Your task is to locate every line holding the string "that" and to copy each of them.

━━━ SOURCE EXCERPT ━━━

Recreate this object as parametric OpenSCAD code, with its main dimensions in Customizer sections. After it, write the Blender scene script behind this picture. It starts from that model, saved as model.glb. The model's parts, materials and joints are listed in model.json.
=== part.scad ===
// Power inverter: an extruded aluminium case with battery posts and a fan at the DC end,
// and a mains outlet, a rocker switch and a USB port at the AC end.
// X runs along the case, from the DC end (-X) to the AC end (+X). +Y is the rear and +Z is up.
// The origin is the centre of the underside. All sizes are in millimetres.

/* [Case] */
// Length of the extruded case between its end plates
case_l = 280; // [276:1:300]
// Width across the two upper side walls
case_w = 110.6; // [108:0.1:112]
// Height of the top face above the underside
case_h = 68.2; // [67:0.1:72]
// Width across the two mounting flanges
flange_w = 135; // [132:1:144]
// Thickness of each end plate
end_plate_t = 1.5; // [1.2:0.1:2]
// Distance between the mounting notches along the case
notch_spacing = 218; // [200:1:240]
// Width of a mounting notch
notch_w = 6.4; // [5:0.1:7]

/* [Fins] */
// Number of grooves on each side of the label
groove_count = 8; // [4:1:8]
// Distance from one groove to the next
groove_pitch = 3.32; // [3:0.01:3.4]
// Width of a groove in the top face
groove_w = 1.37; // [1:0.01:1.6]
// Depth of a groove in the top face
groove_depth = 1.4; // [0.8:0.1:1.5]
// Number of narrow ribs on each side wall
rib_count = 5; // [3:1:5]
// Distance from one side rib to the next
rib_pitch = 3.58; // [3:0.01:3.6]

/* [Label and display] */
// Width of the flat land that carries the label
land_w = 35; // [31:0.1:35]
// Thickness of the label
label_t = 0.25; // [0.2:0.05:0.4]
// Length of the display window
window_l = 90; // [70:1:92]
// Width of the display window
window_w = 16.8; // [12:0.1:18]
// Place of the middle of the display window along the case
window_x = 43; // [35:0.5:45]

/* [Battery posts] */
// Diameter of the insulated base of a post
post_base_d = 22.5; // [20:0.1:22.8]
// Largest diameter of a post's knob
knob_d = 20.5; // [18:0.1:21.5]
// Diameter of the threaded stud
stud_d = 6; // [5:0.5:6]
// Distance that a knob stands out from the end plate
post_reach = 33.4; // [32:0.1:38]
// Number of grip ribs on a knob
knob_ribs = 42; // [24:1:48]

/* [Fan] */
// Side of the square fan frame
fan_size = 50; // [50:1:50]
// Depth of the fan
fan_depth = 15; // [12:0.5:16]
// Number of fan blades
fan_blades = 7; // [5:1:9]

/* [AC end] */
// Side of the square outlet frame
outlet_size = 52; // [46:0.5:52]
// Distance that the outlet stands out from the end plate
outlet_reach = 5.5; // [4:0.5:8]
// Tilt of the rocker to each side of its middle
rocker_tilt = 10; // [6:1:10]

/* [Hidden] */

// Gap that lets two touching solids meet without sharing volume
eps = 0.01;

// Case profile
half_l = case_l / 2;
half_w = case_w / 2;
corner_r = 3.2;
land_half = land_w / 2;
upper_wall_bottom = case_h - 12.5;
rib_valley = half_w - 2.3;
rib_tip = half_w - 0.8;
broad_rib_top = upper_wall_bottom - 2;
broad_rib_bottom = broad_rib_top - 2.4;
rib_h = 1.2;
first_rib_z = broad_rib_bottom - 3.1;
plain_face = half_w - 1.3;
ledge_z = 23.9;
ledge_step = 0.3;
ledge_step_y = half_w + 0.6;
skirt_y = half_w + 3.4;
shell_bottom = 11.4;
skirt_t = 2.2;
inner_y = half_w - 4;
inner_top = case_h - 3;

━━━

= EXERCISE ANSWER =
Recreate this object as parametric OpenSCAD code, with its main dimensions in Customizer sections. After it, write the Blender scene script behind this picture. It starts from that model, saved as model.glb. The model's parts, materials and joints are listed in model.json.
// Width of the flat land that carries the label
// Distance that a knob stands out from the end plate
// Distance that the outlet stands out from the end plate
// Gap that lets two touching solids meet without sharing volume